On November 19, 1737, the Leusden, a Dutch West India Company slave ship, departed from Elmina, located in modern-day Ghana, carrying about 700 African men, women and children who were to be sold as slaves in Suriname. It was the ship’s final voyage. Two months into the journey — January 1, 1738 — the ship was caught in a storm. The captain feared that the African captives would rush for the few lifeboats in the vessel so he directed the crew to shut the hold and lock the African captives below deck.
At the end of the day, 664 captives died, either from drowning or suffocation after the ship sank in the Maroni River in Suriname. Only 16 captives survived and were later sold. The crew escaped. The incident has since been described as the single largest human tragedy in Dutch maritime history and in the history of the trans-Atlantic slave trade.
Records show that the number of deaths was almost five times that of the Zong Massacre, the unforgettable 1781 incident which saw 133 slaves thrown into the Atlantic. “The story of the Leusden was never told in Holland,” historian Leo Balai told the New York Times recently. “It was the largest murder case in the history of the slave trade, but no one ever talked about it,” the Surinamese Dutch whose ancestors were enslaved added.
In July 2013, an exhibition based on a Ph.D. dissertation by Balai was held at the Scheepvaart Museum, the maritime history museum. The aim of the exhibition was to let people understand the ins and outs of the slave trade and especially the fate of the people on board the Leusden, Remmelt Daalder, a senior curator at the Scheepvaart Museum, said at the time.
Daalder said of the Leusden disaster: “It wasn’t seen as important. It was a large loss in terms of money, but no one seemed to mind that it was a large loss in human lives. No one was punished, and, in fact, some of the crew members got a reward because they were able to save a box of gold from the ship.”
No one was punished for the deaths of the African captives.
For many people, the disturbing history of the slave trade brings to mind the horrifying experiences enslaved Africans had to go through while working on plantations in the Americas and other parts of the world. Africans were, for centuries, captured and chained down, forced onto ships and taken into new lands against their will. Some even died before getting to their new homes due to the awful experiences on the ships that packed them like spoons, with no room even to turn. For those who survived, it was the start of several hours of work on large plantations with little to eat and with never having to forget their status as property.
In time, the slave trade itself and the trade in goods produced by slave labor formed the most important source of income for the countries involved. The Dutch Republic was one of the wealthiest nations in the world, accruing much of its wealth from Atlantic slavery. According to an account, economic activities based on slavery contributed 5.2 percent to the gross domestic product of the Dutch Republic in 1770, with 19 percent of Dutch imports and exports consisting of goods produced by enslaved people in the Atlantic. For the Netherlands’ most prosperous province, Holland, the gross domestic product was as high as 10.36 %.

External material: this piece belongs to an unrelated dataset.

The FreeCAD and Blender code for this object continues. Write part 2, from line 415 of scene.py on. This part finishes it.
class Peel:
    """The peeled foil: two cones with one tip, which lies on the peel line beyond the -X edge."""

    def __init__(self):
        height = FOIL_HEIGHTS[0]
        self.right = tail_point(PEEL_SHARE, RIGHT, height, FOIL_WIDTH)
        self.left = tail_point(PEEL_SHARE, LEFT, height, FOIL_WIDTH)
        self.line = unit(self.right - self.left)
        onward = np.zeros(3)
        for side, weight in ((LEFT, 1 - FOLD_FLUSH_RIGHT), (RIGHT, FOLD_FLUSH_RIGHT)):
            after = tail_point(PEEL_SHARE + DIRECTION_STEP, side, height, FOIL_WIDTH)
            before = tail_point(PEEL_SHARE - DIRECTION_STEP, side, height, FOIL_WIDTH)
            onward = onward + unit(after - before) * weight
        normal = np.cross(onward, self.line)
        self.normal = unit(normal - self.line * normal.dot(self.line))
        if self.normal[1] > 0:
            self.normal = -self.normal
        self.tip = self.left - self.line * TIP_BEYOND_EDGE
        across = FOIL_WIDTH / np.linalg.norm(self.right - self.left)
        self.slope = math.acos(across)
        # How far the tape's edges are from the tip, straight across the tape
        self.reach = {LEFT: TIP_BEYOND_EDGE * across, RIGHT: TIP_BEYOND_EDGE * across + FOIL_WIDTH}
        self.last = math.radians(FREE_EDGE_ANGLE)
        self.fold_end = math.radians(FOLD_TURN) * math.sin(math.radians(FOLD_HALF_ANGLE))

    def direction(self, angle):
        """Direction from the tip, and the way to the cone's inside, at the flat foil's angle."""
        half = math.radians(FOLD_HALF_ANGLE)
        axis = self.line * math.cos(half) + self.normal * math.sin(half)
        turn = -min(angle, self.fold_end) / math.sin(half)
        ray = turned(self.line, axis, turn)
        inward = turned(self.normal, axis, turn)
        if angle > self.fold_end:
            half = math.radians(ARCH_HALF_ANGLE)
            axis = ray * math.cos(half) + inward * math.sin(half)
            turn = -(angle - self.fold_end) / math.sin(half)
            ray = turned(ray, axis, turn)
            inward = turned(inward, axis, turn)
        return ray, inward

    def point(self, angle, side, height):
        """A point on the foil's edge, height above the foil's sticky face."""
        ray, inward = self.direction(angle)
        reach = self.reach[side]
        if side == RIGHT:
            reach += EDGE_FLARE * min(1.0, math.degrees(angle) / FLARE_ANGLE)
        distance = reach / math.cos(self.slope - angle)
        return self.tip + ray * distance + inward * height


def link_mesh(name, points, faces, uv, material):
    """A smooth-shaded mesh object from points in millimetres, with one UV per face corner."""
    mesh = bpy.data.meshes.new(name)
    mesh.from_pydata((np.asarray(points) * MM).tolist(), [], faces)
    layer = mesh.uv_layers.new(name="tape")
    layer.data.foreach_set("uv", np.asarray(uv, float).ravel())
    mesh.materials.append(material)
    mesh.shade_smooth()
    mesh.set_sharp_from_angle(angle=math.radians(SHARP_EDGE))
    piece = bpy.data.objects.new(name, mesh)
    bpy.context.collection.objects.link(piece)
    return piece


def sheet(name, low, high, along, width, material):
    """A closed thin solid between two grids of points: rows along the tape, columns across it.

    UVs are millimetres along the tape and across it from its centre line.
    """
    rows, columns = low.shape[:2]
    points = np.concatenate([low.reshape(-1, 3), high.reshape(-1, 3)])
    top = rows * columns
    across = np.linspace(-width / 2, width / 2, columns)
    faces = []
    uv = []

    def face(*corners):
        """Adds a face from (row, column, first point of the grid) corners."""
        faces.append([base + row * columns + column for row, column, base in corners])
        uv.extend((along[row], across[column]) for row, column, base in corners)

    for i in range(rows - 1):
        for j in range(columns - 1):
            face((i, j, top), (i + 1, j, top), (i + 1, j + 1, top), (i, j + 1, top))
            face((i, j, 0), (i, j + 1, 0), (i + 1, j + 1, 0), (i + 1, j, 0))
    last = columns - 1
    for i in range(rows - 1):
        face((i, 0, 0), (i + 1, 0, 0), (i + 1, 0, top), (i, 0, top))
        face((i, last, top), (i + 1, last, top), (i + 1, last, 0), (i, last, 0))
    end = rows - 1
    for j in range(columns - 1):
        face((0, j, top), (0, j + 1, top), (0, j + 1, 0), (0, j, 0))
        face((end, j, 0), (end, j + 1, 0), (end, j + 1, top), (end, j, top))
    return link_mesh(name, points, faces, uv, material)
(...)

Vlissingen and Middelburg in Zeeland were then the most important slave trade cities in the Netherlands. As phys.org writes: “Between 1730 and 1800, about 500 slave ships departed from Vlissingen or Middelburg, loaded with valuable exports to exchange for people in West Africa.”
In recent times, groups that represent people from the former Dutch colonies have been demanding that the Dutch government formally apologize for its role in the slave trade. In June 2013, the Dutch Council of Churches issued a formal apology for slavery. Its secretary general, Klaas van der Kamp, called it a “black holocaust.”